The Deep Connection between Science and Mathematics

Wigner's work provided a fresh insight into both physics and the philosophy of mathematics. Specifically, it speculated on the relationship between the philosophy of science and the foundations of mathematics:

"It is difficult to avoid the impression that a miracle confronts us here, quite comparable in its striking nature to the miracle that the human mind can string a thousand arguments together without getting itself into contradictions, or to the two miracles of laws of nature and of the human mind's capacity to divine them."

Later, in What is Mathematical Truth?, Hilary Putnam would explain "the two miracles" as being both necessarily derived from a realist (but not Platonist) view of the philosophy of mathematics. However, Wigner went further in a passage he cautiously marked as 'not reliable', about cognitive bias:

"The writer is convinced that it is useful, in epistemological discussions, to abandon the idealization that the level of human intelligence has a singular position on an absolute scale. In some cases it may even be useful to consider the attainment which is possible at the level of the intelligence of some other species."

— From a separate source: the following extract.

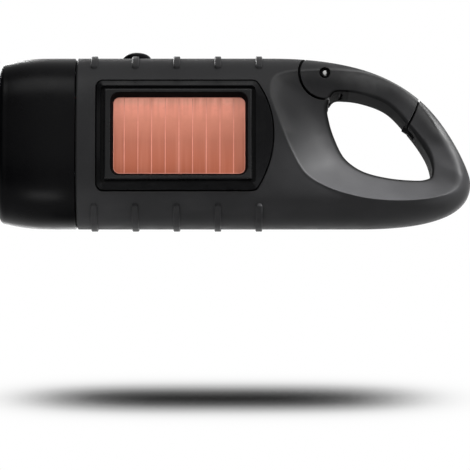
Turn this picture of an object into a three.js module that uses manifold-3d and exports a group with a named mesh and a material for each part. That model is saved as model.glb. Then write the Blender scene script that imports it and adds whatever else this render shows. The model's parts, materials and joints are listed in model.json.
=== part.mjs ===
// Hand crank flashlight with a solar panel on its side and a carabiner tail.
// Millimetres, +Z up. The light lies on its long edge: x runs from the front rim of the
// head to the tail, -y is the side of the solar panel, +y the side of the crank.
// All places below are measured from the middle of the head's front rim. The group at
// the end moves the whole light so that it stands on the ribs' feet at z = 0.

import * as THREE from 'three';
import { mergeVertices } from 'three/addons/utils/BufferGeometryUtils.js';
import Module from 'manifold-3d';

const wasm = await Module();
wasm.setup();

// Overall sizes
const bodyLength = 136;
const bodyHalfHeight = 24.6;
const bodyHalfDepth = 19;
const sectionPowerShare = 2.5;
const wall = 2;
const fitGap = 0.3;
const seamGap = 0.3;
const cutOverrun = 6;
const neckWeb = 1.1;

// Places and lengths along the light, as shares of its length
const alongShares = {
  headLength: 0.161029, headFlareLength: 0.102941, cupDepth: 0.072794, topFlankEnd: 0.575735,
  topFirstHandle: 0.153676, shoulderX: 0.919118, shoulderFirstHandle: 0.1125,
  shoulderLastHandle: 0.066176, bottomFlankEnd: 0.764706, bottomFirstHandle: 0.144853,
  fanStart: 0.772059, ribFirst: 0.202206, ribPitch: 0.087132, frameLeft: 0.208824,
  frameRight: 0.543382, rimLeft: 0.228676, rimRight: 0.536029, hollowEnd: 0.580882,
  eyeCentreX: 0.801471, gatePivotX: 0.689706, gateReach: 0.205882, crankX: 0.463235,
  armReach: 0.283088, batteryStartX: 0.422794, boardStartX: 0.231618, boardEndX: 0.400735,
  buttonX: 0.290441, solarLeadX: 0.279412, cellLength: 0.039706,
};
// Places and sizes across it, as shares of its half height
const upShares = {
  shoulderZ: 0.353659, tipDrop: 0.487805, topLastHandle: 0.134146, bottomLastHandle: 0.365854,
  cupPitch: 0.569106, cupMouthRadius: 0.260163, ribTopStart: 0.825203, ribBottomStart: 0.691057,
  frameHalfHeight: 0.642276, rimHalfHeight: 0.520325, gatePivotZ: 0.772358, batteryZ: 0.447154,
  lampLeadZ: 0.528455, solarLeadZ: 0.365854, boardLow: 0.634146,
  buttonFlangeLow: 0.845528, batteryLeadTop: 0.819106,
};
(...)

The question of whether humans checking the results of humans can be considered an objective basis for observation of the known (to humans) universe was interesting and has been followed up in both cosmology and the philosophy of mathematics.

Wigner also laid out the challenge of a cognitive approach to integrating the sciences:

"A much more difficult and confusing situation would arise if we could, some day, establish a theory of the phenomena of consciousness, or of biology, which would be as coherent and convincing as our present theories of the inanimate world."

He further proposed that arguments could be found that might "put a heavy strain on our faith in our theories and on our belief in the reality of the concepts which we form. It would give us a deep sense of frustration in our search for what I called 'the ultimate truth'. The reason that such a situation is conceivable is that, fundamentally, we do not know why our theories work so well. Hence, their accuracy may not prove their truth and consistency. Indeed, it is this writer's belief that something rather akin to the situation which was described above exists if the present laws of heredity and of physics are confronted."

Some believe that this conflict exists in string theory, where very abstract models are impossible to test given the experimental apparatus at hand. While this remains the case, the "string" must be thought either real but untestable, or simply an illusion or artifact of mathematics or cognition.